Швыряясь внутри сгруженными стиснутыми телами, веселая оранжево-голубая машина шла уже городскими улицами, миновала один из вокзалов и остановилась на перекрестке. На этом скрещении был задержан светофором темно-бордовый автомобиль корреспондента газеты «Либерасьон», ехавшего на стадион «Динамо» на хоккейный матч. Корреспондент прочел на машине-фургоне:

Мясо

       Viande

                Fleisch

                         Meat[746]

Так оформлены фрагменты прозы Андрея Белого, Бориса Пильняка, Артема Веселого и воскрешавшего модернистские традиции Абрама Терца («Любимов»), а также один из титров в фильме Эйзенштейна «Октябрь». Вероятно, столь же неслучайно у Солженицына проза «лесенкой» впервые появляется в ЗИТ: «— Давят! / Танки! / Спасайся! / Спокойно…» (с. 456).

В прологе «Архипелага…» повествователь угадывает, что статья из журнала «Природа», рассказывающая о том, что ископаемые тритоны, найденные в вечной мерзлоте, оказались вполне съедобными, в действительности изображает изголодавшихся заключенных, пожирающих мерзлых архаических земноводных.

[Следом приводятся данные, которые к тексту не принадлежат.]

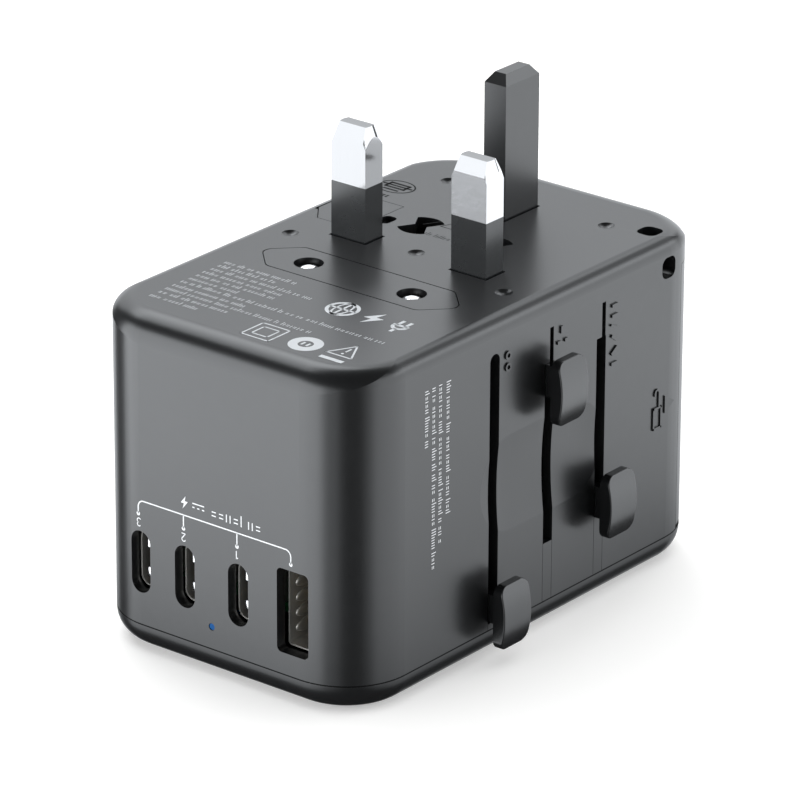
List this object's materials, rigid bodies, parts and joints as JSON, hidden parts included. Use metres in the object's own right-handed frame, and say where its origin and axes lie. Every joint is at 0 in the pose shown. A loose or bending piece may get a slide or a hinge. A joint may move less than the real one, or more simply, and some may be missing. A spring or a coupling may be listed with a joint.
{
  "type": "universal travel adapter",
  "caption": "Rounded box travel adapter with slide-out plug pins on its top face, a socket face underneath, thumb sliders on one side and charging ports at one end.",
  "frame": {"origin": "centre of the socket face, on which the adapter stands", "axes": "+Z out of the plug face, +X out of the side with the sliders, -Y out of the end with the charging ports"},
  "size_m": [0.0553, 0.083, 0.0743],
  "materials": {
    "shell": "satin moulded",
    "knob": "satin moulded",
    "inner_plastic": "plain moulded",
    "black_plastic": "plain moulded",
    "nickel": "bright nickel plate",
    "brass": "stamped",
    "steel": "plated",
    "dark_steel": "dark plated",
    "ceramic": "glazed ceramic",
    "circuit_board": "solder mask",
    "blue_light": "clear blue",
    "ferrite": "sintered",
    "winding_tape": "polyester tape",
    "capacitor_can": "drawn can",
    "blue_epoxy": "dipped epoxy",
    "copper": "enamelled copper"
  },
  "bodies": {
    "housing": {"bridge_rectifier": "black_plastic", "bulk_capacitor": "capacitor_can", "charger_partition": "inner_plastic", "cover_screws": "steel", "earth_contact": "brass", "fuse_caps": "nickel", "fuse_contacts": "brass", "fuse_tube": "ceramic", "inductor": "copper", "led_chip": "blue_light", "light_pipe": "blue_light", "line_bus_bar": "brass", "line_contact": "brass", "main_housing": "shell", "mid_frame": "inner_plastic", "neutral_bus_bar": "brass", "neutral_contact": "brass", "output_capacitor": "capacitor_can", "power_board": "circuit_board", "socket_cover": "shell", "transformer_core": "ferrite", "transformer_winding": "winding_tape", "us_bus_bars": "brass", "usb_a_contacts": "brass", "usb_a_shell": "dark_steel", "usb_a_tongue": "black_plastic", "usb_board": "circuit_board", "usb_c_shell_1": "dark_steel", "usb_c_shell_2": "dark_steel", "usb_c_shell_3": "dark_steel", "usb_c_tongues": "black_plastic", "y_capacitor": "blue_epoxy"},
    "uk_slider": {"uk_carrier": "inner_plastic", "uk_earth_pin": "shell", "uk_knob": "knob", "uk_line_pin": "nickel", "uk_line_sleeve": "black_plastic", "uk_neutral_pin": "nickel", "uk_neutral_sleeve": "black_plastic", "uk_wipers": "brass"},
    "eu_slider": {"eu_carrier": "inner_plastic", "eu_knob": "knob", "eu_left_pin": "nickel", "eu_right_pin": "nickel", "eu_sleeves": "black_plastic", "eu_wipers": "brass"},
    "eu_block": {"eu_block": "shell"},
    "us_slider": {"us_carrier": "inner_plastic", "us_knob": "knob", "us_wipers": "brass"},
    "us_left_blade": {"us_left_blade": "nickel", "us_left_rotor": "inner_plastic"},
    "us_right_blade": {"us_right_blade": "nickel", "us_right_rotor": "inner_plastic"},
    "end_hatch": {"end_hatch": "shell", "spare_fuse": "ceramic"},
    "fuse_lid": {"fuse_lid": "shell"},
    "shutter": {"shutter": "inner_plastic", "shutter_spring": "steel"}
  },
  "joints": [
    {"name": "uk_slide", "type": "slide", "parent": "housing", "child": "uk_slider", "axis": [0, 0, 1], "range_m": [-0.023, 0]},
    {"name": "eu_slide", "type": "slide", "parent": "housing", "child": "eu_slider", "axis": [0, 0, 1], "range_m": [0, 0.036]},
    {"name": "eu_block_rise", "type": "slide", "parent": "housing", "child": "eu_block", "axis": [0, 0, 1], "range_m": [0, 0.017]},
    {"name": "us_slide", "type": "slide", "parent": "housing", "child": "us_slider", "axis": [0, 0, 1], "range_m": [0, 0.023]},
    {"name": "us_left_twist", "type": "hinge", "parent": "us_slider", "child": "us_left_blade", "pos_m": [-0.00635, 0.012, 0.024], "axis": [0, 0, 1], "range_deg": [-30, 30]},
    {"name": "us_right_twist", "type": "hinge", "parent": "us_slider", "child": "us_right_blade", "pos_m": [0.00635, 0.012, 0.024], "axis": [0, 0, 1], "range_deg": [-30, 30]},
    {"name": "hatch_pull", "type": "slide", "parent": "housing", "child": "end_hatch", "axis": [0, 1, 0], "range_m": [0, 0.012]},
    {"name": "fuse_lid_lift", "type": "slide", "parent": "housing", "child": "fuse_lid", "axis": [0, 0, 1], "range_m": [0, 0.008]},
    {"name": "shutter_slide", "type": "slide", "parent": "housing", "child": "shutter", "axis": [0, -1, 0], "range_m": [0, 0.0052], "stiffness_N_per_m": 80, "springref_m": -0.004}
  ],
  "couplings": [
    {"joint": "eu_block_rise", "follows": "eu_slide", "ratio": 0.47222}
  ]
}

Недавно было установлено, что на самом деле в пересказанной Солженицыным статье 1948 года речь шла не о тритонах, а о больших ископаемых рыбах. О тритонах же там говорится, что этих животных в замерзшем виде «находили рабочие при корчевании пней» и что тритоны «при оттаивании оживали», но о том, что ели и их, автор не сообщает[747]. С высокой степенью вероятности, упомянутые в статье «рабочие», корчующие пни на берегах Индигирки, тоже были заключенными, как и те, что нашли ископаемых рыб во взорванных глыбах льда: в бассейне этой реки (ныне — Верхнеколымский улус Якутии) находились многочисленные лагеря.

Расхождение между журналом и предисловием позволяет увидеть, как Солженицын форсировал гротеск в своем описании: коллективное поедание рыбы, даже ископаемой, не могло бы вызвать такого ужаса, жалости и сострадания, которые вызывает поедание тритонов[748].